Find the line containing "obj.parent = None", then output it and every line after it through the end of the listing below, exactly as written.

## Dataset excerpt
* BEGIN *
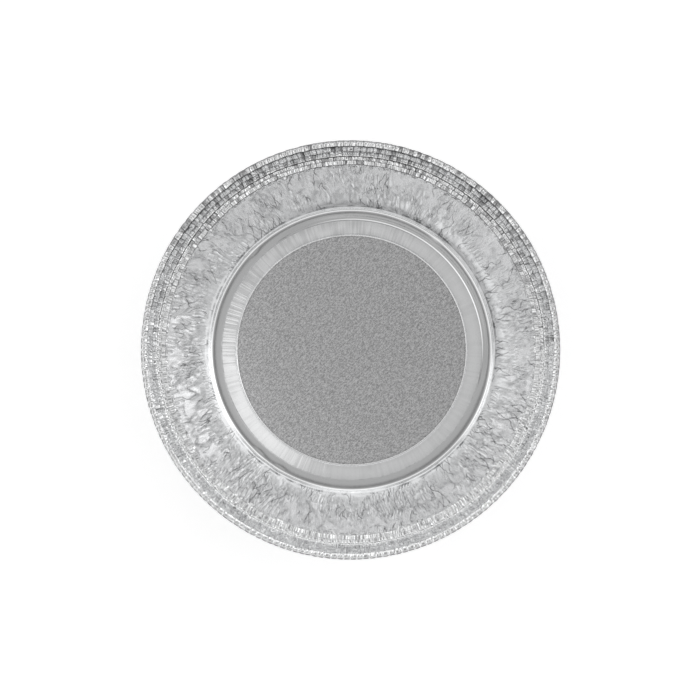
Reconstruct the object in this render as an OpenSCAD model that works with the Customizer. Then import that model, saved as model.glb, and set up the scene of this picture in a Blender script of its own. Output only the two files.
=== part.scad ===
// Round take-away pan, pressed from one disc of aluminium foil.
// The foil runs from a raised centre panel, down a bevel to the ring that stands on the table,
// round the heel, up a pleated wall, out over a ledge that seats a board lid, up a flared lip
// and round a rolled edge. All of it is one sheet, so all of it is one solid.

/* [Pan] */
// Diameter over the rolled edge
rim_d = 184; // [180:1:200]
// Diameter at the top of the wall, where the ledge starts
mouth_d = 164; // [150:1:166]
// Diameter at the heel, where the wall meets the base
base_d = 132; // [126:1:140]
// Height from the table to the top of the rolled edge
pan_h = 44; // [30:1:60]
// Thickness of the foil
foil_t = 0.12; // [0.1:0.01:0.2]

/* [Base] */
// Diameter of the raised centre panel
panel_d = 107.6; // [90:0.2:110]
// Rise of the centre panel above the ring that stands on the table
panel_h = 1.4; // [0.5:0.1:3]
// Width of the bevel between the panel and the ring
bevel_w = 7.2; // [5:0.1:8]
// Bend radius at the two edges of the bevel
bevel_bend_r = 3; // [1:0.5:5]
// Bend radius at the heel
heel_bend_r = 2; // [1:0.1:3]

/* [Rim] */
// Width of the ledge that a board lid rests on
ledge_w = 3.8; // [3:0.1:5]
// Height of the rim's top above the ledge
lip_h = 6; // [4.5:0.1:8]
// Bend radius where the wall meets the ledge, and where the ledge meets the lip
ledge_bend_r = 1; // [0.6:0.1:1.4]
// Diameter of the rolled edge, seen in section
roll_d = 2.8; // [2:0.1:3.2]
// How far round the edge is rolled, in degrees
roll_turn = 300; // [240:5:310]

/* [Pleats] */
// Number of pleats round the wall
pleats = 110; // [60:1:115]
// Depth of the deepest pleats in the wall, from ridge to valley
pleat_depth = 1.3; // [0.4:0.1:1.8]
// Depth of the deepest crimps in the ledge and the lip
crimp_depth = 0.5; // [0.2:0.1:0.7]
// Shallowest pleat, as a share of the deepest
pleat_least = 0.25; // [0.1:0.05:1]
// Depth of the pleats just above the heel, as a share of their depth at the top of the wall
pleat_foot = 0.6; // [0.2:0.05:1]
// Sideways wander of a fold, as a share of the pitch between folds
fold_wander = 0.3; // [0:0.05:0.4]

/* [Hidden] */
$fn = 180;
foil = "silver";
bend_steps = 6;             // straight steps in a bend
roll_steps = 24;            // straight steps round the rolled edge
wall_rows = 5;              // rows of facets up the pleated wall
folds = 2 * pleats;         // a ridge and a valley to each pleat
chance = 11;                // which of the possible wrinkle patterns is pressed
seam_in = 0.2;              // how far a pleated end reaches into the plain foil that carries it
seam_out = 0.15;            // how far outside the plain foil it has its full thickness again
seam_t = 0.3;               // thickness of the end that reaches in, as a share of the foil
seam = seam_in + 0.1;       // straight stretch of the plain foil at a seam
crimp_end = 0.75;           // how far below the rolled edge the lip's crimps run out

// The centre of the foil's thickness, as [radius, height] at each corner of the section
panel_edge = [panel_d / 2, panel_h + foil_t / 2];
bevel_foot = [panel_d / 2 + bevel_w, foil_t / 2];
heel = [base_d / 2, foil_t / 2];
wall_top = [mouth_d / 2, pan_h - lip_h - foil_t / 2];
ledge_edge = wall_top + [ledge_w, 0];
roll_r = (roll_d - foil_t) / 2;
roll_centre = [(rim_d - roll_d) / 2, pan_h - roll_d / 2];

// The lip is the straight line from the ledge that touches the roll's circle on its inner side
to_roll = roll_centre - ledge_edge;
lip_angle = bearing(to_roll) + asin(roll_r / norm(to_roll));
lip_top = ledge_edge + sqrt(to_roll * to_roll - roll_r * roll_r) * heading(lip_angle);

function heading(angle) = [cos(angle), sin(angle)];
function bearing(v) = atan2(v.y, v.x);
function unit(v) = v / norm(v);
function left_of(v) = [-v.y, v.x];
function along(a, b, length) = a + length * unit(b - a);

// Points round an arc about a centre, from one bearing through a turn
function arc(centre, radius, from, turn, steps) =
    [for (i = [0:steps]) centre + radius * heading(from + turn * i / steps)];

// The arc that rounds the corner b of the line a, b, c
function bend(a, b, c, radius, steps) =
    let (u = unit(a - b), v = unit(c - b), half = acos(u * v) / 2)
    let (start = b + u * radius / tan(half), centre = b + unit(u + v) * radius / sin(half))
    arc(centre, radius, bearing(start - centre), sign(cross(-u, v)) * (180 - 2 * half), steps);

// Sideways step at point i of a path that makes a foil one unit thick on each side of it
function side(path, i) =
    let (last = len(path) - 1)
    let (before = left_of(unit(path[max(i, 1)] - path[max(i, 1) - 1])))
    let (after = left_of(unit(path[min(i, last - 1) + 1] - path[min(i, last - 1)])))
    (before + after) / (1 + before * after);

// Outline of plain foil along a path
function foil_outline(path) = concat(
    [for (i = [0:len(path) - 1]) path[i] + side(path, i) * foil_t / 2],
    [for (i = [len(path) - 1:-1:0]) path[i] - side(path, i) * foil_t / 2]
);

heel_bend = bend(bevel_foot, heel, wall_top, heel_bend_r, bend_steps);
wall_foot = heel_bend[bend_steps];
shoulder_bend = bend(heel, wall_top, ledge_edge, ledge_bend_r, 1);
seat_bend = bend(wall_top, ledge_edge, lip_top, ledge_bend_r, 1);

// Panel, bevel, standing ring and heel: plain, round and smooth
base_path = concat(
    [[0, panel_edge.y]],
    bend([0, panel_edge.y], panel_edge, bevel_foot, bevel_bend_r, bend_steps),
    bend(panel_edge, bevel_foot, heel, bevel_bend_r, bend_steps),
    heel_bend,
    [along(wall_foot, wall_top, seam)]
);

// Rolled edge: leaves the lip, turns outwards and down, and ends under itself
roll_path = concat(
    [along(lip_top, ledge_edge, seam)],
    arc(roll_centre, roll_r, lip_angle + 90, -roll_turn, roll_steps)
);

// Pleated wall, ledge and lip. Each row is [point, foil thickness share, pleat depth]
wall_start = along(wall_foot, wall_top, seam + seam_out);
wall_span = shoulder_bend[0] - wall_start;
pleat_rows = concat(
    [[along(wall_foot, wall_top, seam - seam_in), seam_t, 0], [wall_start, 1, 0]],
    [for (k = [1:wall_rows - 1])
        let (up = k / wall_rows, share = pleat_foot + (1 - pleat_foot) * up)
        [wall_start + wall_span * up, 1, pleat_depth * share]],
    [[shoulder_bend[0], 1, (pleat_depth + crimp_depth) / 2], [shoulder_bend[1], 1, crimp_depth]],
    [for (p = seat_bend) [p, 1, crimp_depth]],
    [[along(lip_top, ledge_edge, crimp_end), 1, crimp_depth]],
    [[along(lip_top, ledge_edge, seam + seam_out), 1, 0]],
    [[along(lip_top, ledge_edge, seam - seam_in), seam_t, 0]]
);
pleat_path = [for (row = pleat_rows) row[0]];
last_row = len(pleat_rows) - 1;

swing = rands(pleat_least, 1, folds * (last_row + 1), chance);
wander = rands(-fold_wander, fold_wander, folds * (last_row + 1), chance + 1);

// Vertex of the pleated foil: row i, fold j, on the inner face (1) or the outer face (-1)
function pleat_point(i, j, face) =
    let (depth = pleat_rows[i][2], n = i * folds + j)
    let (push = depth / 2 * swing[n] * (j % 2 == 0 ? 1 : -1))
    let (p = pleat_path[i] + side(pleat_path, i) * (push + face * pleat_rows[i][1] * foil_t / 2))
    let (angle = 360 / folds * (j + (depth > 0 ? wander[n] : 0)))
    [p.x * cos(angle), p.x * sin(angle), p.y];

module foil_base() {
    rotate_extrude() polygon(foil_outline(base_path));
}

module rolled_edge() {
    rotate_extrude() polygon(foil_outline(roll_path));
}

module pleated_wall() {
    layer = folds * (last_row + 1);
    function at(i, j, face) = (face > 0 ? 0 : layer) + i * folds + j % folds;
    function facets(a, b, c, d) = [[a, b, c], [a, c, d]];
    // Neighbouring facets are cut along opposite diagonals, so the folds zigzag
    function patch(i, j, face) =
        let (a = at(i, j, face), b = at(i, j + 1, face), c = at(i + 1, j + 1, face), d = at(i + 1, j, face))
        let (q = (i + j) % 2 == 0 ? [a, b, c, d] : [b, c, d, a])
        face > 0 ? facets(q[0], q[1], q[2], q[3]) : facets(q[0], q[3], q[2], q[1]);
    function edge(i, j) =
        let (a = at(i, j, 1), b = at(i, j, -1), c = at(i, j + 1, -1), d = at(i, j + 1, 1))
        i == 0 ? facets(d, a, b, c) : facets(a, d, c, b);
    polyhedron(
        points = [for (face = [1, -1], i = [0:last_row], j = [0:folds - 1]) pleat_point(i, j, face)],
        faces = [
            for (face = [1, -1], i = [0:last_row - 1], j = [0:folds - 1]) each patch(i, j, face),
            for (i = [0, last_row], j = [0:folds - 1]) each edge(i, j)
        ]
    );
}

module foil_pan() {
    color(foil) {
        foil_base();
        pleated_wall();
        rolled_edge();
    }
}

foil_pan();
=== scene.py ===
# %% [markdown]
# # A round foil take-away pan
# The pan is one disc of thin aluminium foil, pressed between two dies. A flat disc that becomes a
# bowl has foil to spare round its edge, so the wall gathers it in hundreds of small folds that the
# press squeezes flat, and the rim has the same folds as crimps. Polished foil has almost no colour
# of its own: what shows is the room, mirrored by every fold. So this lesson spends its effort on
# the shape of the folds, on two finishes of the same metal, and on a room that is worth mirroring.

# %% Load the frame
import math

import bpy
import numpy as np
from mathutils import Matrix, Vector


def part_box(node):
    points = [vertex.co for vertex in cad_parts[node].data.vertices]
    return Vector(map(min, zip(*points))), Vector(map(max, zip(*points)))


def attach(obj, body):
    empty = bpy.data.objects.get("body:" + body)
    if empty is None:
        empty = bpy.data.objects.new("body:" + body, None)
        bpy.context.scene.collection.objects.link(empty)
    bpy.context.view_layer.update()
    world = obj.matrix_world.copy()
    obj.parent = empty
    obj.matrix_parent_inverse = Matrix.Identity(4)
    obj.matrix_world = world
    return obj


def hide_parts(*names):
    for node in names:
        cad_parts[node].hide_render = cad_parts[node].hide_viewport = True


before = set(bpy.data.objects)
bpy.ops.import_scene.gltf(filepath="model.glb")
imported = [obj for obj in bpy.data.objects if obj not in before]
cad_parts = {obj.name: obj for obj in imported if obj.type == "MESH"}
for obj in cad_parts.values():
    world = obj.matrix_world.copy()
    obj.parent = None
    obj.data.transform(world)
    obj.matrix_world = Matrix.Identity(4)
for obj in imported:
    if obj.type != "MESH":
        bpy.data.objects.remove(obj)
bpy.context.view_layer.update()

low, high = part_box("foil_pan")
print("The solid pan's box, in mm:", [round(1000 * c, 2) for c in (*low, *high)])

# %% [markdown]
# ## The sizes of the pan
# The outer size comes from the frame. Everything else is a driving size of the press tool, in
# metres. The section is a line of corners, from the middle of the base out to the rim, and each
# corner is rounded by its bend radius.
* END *
## Problem solution
    obj.parent = None
    obj.data.transform(world)
    obj.matrix_world = Matrix.Identity(4)
for obj in imported:
    if obj.type != "MESH":
        bpy.data.objects.remove(obj)
bpy.context.view_layer.update()

low, high = part_box("foil_pan")
print("The solid pan's box, in mm:", [round(1000 * c, 2) for c in (*low, *high)])

# %% [markdown]
# ## The sizes of the pan
# The outer size comes from the frame. Everything else is a driving size of the press tool, in
# metres. The section is a line of corners, from the middle of the base out to the rim, and each
# corner is rounded by its bend radius.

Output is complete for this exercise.